M. Collignon/Ph. Gleizes © H. Collon

Après avoir sauté à pieds joints par-dessus les grands quintets davissiens de 1956-67, le quatuor se permet ensuite une nouvelle impasse, sur le jazz-funk électrique de Live-Evil et Jack Johnson, pour enchaîner directement sur les couleurs psychédéliques des années 1972-75, de On The Corner à Pangaea, avec notamment le medley « Black Satin »/« Agharta » élaboré par Bill Laswell sur son album de remixes de Miles, Panthalassa (où figurait également une très bonne synthèse de In A Silent Way), version à laquelle Collignon se réfère explicitement. Pour cette dernière partie, introduite par « Early Minor » de Joe Zawinul (encore un thème exhumé tardivement dans sa version davissienne), le Jus de Bocse se voit renforcé par l’excellent Vincent Courtois au violoncelle, parfaitement en phase avec l’esprit général du projet : musicalité avant tout, mais une petite touche iconoclaste quand il le faut, en l’occurrence un de ses fameux solos ’rock’ où, grâce à une pédale de distorsion, on jurerait entendre une guitare électrique. Pour le rappel, l’effectif monte à sept musiciens avec l’ajout de Thomas de Pourquery au soprano et Daniel Zimmermann au trombone, qui comblent les spectateurs encore présents avec quelques ultimes passes d’armes échevelées.

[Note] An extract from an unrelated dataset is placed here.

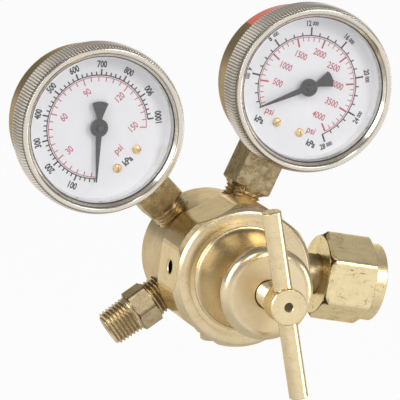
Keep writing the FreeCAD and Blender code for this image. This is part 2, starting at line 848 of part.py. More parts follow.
def tooth_points(teeth, middle_angle):
    """The outline of one involute tooth, as (radius, angle) pairs in order of angle."""
    pitch_r = teeth * gear_module / 2.0
    slope = math.radians(pressure_angle)
    base_r = pitch_r * math.cos(slope)
    half_pitch = math.pi / (2.0 * teeth) * tooth_share
    flank = []
    for depth in (-tooth_root, 0, tooth_crest / 2.0, tooth_crest):
        radius = pitch_r + depth * gear_module
        lean = math.acos(min(1.0, base_r / radius))
        half = half_pitch + (math.tan(slope) - slope) - (math.tan(lean) - lean)
        flank.append((radius, math.degrees(half)))
    rising = [(radius, middle_angle - half) for radius, half in flank]
    falling = [(radius, middle_angle + half) for radius, half in reversed(flank)]
    return rising + falling


def gear_plate(outline, front, thick, x=0.0, z=0.0):
    """A plate from (radius, angle) pairs about a centre."""
    points = []
    for radius, angle in outline:
        at = spot(radius, angle)
        points.append((x + at.x, z + at.z))
    return plate(points, front, thick)


def gauge_pinion():
    """The pinion cut on the arbor that carries the pointer."""
    outline = []
    for index in range(pinion_teeth):
        outline += tooth_points(pinion_teeth, -90.0 + 360.0 / pinion_teeth * (index + 0.5))
    wheel = gear_plate(outline, gear_y - (pinion_face - gear_thick) / 2.0, pinion_face)
    arbor = pin_y(arbor_r, pointer_y - pointer_thick - arbor_stand, gear_y)
    pivot = pin_y(pivot_r, gear_y, back_plate_y - pivot_reach)
    return wheel.fuse(arbor).fuse(pivot).removeSplitter()


def gauge_sector():
    """The toothed sector on its pivot, with the tail that the link pulls."""
    low = sector_centre()
    outline = []
    for index in range(sector_first, sector_last + 1):
        outline += tooth_points(sector_full_teeth, 90.0 + 360.0 / sector_full_teeth * index)
    outline.append((sector_neck_r, outline[-1][1] + sector_neck_spread))
    outline.append((sector_neck_r, outline[0][1] - sector_neck_spread))
    blade = gear_plate(outline, gear_y, gear_thick, 0, low)
    first = 90.0 + 360.0 / sector_full_teeth * sector_first + sector_arm
    last = 90.0 + 360.0 / sector_full_teeth * sector_last - sector_arm
    window = [(sector_rim_r, first), (sector_rim_r, (first + last) / 2), (sector_rim_r, last),
              (sector_web_r, last - sector_arm), (sector_web_r, first + sector_arm)]
    blade = blade.cut(gear_plate(window, gear_y - 1, gear_thick + 2, 0, low))
    blade = blade.fuse(pin_y(sector_hub_r, gear_y, gear_y + gear_thick, 0, low))
    end = spot(tail_length, tail_turn)
    side = spot(tail_half_width, tail_turn + 90)
    tail = plate([(side.x, low + side.z), (end.x + side.x, low + end.z + side.z),
                  (end.x - side.x, low + end.z - side.z), (-side.x, low - side.z)], gear_y, gear_thick)
    blade = blade.fuse(tail).fuse(pin_y(tail_eye_r, gear_y, gear_y + gear_thick, end.x, low + end.z))
    arbor_front = front_plate_y - plate_thick + pivot_reach
    blade = blade.fuse(pin_y(pivot_r, arbor_front, back_plate_y - pivot_reach, 0, low))
    stud = pin_y(stud_r, gear_y, link_y + link_thick + pivot_reach, end.x, low + end.z)
    return blade.fuse(stud).removeSplitter()


def gauge_link():
    """The link from the sector's tail towards the tube's end piece."""
    end = spot(tail_length, tail_turn)
    base = Vector(end.x, 0, sector_centre() + end.z)
    far = base + spot(link_reach, link_turn)
    side = spot(link_half_width, link_turn + 90)
    bar = plate([(base.x + side.x, base.z + side.z), (far.x + side.x, far.z + side.z),
                 (far.x - side.x, far.z - side.z), (base.x - side.x, base.z - side.z)], link_y, link_thick)
    for at in (base, far):
        bar = bar.fuse(pin_y(link_eye_r, link_y, link_y + link_thick, at.x, at.z))
    bar = bar.removeSplitter()
    return bar.cut(pin_y(stud_r + running_gap, link_y - 1, link_y + link_thick + 1, base.x, base.z))


def gauge_pointer():
    """The needle with its flared tail and round cap, standing at zero."""
    along = spot(1.0, pointer_zero)
    side = spot(1.0, pointer_zero + 90)
    outline = [(pointer_length, pointer_tip_half), (pointer_hub_r, pointer_root_half),
               (-pointer_hub_r, tail_root_half), (-pointer_tail, tail_end_half)]
    points = [(along.x * reach + side.x * half, along.z * reach + side.z * half) for reach, half in outline]
    points += [(along.x * reach - side.x * half, along.z * reach - side.z * half)
               for reach, half in reversed(outline)]
    needle = plate(points, pointer_y - pointer_thick, pointer_thick)
    cap = on_y(lathe([
        (0, pointer_cap_y), (pointer_cap_r, pointer_cap_y),
        (pointer_hub_r - pointer_cap_r, pointer_cap_y + pointer_cap_fall),
        (pointer_hub_r, pointer_y - pointer_thick - pointer_hub_wall), (pointer_hub_r, pointer_y),
        (0, pointer_y)]))
    needle = needle.fuse(cap).removeSplitter()
    socket_end = pointer_y - pointer_thick - arbor_stand - seat_gap
    return needle.cut(pin_y(arbor_r + press_gap, socket_end, pointer_y + 1))


def place_gauge(shape, angle):
    """Carry a gauge piece from the gauge's own frame to its port."""
    placed = shape.copy()
    turn = Rotation(Vector(0, 1, 0), 90 - angle)
    placed.Placement = Placement(spot(gauge_distance, angle), turn).multiply(placed.Placement)
    return placed


def build_parts():
    """Every piece by the name of its file."""
    parts = {
        "regulator_body": regulator_body(),
        "spring_case": spring_case(),
        "adjusting_screw": adjusting_screw(),
        "tee_bar": tee_bar(),
        "spring_button": spring_button(),
        "pressure_spring": pressure_spring(),
        "diaphragm_plate": diaphragm_plate(),
        "diaphragm": diaphragm(),
        "slip_ring": slip_ring(),
        "valve_nozzle": valve_nozzle(),
        "valve_seat": valve_seat(),
        "valve_poppet": valve_poppet(),
        "poppet_spring": poppet_spring(),
        "inlet_nipple": inlet_nipple(),
        "inlet_nut": inlet_nut(),
        "inlet_filter": inlet_filter(),
        "inlet_washer": inlet_washer(),
        "outlet_nipple": outlet_nipple(),
        "relief_body": relief_body(),
        "relief_poppet": relief_poppet(),
        "relief_spring": relief_spring(),
        "relief_plug": relief_plug_screw()}
    gauge_parts = {
        "case": gauge_case(),
        "socket": gauge_socket(),
        "tube": gauge_tube(),
        "tube_tip": gauge_tube_tip(),
        "bezel": gauge_bezel(),
        "window": gauge_window(),
        "spacer_ring": gauge_spacer_ring(),
        "dial": gauge_dial(),
        "dial_screws": gauge_dial_screws(),
        "back_plate": gauge_back_plate(),
        "front_plate": gauge_front_plate(),
        "pillars": gauge_pillars(),
        "pinion": gauge_pinion(),
        "sector": gauge_sector(),
        "link": gauge_link(),
        "pointer": gauge_pointer()}
    for gauge, angle in (("delivery", delivery_angle), ("contents", contents_angle)):
        for piece, shape in gauge_parts.items():
            parts[gauge + "_" + piece] = place_gauge(shape, angle)
    return parts


os.makedirs("parts", exist_ok=True)
for name, shape in build_parts().items():
    moved(shape, nut_chamfer - nut_mouth, -inlet_y, 0).exportStep("parts/" + name + ".step")
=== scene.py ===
"""Looks for the two-gauge brass pressure regulator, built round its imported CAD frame.

Sizes are in millimetres and are turned into metres where a mesh is made.
"""

import json
import logging
import math
from dataclasses import dataclass, field
from enum import Enum
from functools import reduce
from typing import Any, Callable, Optional, Sequence

import bpy
import numpy as np
from mathutils import Matrix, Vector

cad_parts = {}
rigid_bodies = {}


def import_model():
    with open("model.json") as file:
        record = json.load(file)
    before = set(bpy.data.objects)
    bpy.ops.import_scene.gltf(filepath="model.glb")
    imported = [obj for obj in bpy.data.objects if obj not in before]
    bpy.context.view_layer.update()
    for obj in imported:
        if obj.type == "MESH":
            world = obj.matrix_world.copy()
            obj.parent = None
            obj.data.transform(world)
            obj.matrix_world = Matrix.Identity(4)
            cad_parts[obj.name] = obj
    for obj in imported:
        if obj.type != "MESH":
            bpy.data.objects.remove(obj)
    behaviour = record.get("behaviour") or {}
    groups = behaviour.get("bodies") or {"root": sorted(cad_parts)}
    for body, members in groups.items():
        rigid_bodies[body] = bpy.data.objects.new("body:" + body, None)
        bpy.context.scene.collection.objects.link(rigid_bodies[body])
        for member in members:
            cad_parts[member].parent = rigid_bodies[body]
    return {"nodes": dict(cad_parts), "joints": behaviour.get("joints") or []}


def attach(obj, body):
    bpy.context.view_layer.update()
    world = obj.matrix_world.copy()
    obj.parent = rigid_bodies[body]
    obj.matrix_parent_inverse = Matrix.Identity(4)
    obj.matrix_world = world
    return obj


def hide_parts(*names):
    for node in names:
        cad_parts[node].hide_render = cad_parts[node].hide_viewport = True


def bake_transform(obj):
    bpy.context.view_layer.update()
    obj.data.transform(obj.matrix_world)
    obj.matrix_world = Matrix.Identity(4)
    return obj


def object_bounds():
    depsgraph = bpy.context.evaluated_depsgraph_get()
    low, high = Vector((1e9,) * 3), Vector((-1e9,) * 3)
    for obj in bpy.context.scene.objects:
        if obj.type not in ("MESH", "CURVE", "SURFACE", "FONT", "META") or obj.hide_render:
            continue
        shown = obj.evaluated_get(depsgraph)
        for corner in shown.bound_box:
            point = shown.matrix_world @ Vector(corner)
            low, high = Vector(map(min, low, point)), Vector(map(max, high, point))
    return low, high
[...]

Ce qu’on retiendra de cette soirée, c’est avant tout un grand moment de musique, célébration joyeuse et respectueuse de certaines des plus grandes pages de la musique du siècle dernier. Reste la question : où Médéric Collignon va-t-il maintenant emmener son Jus de Bocse ? L’hommage aux grands maîtres ne sera-t-il qu’un point de départ vers des explorations plus personnelles ? La question mérite d’être posée dans la mesure où ce turbulent musicien, figure omniprésente du jazz français d’aujourd’hui, n’a toujours pas commis d’œuvre sous son propre nom, et hormis ses concerts solo, Jus de Bocse est à ce jour (à notre connaissance) le seul projet dont il soit officiellement le leader.
Si on souhaite à celui-ci une longue carrière (on parle d’ores et déjà d’une résidence au Triton au trimestre prochain), on espère aussi voir bientôt Médéric concilier enfin, au sein d’un même groupe ses multiples casquettes : trompettiste, chanteur, bidouilleur, chef d’orchestre, compositeur et arrangeur.
C’est là une étape indispensable pour qu’il s’impose définitivement comme un artiste incontournable de son temps.

Th. De Pourquery © H. Collon
  • Le Jus de Bocse :

Médéric Collignon (cornet de poche, bugle, synthétiseur, voix),
Franck Woste (Fender Rhodes),
Frédéric Chiffoleau (contrebasse),
Philippe Gleizes (batterie)
Guests : Vincent Courtois (violoncelle), Thomas de Pourquery (sax soprano), Daniel Zimmermann (trombone)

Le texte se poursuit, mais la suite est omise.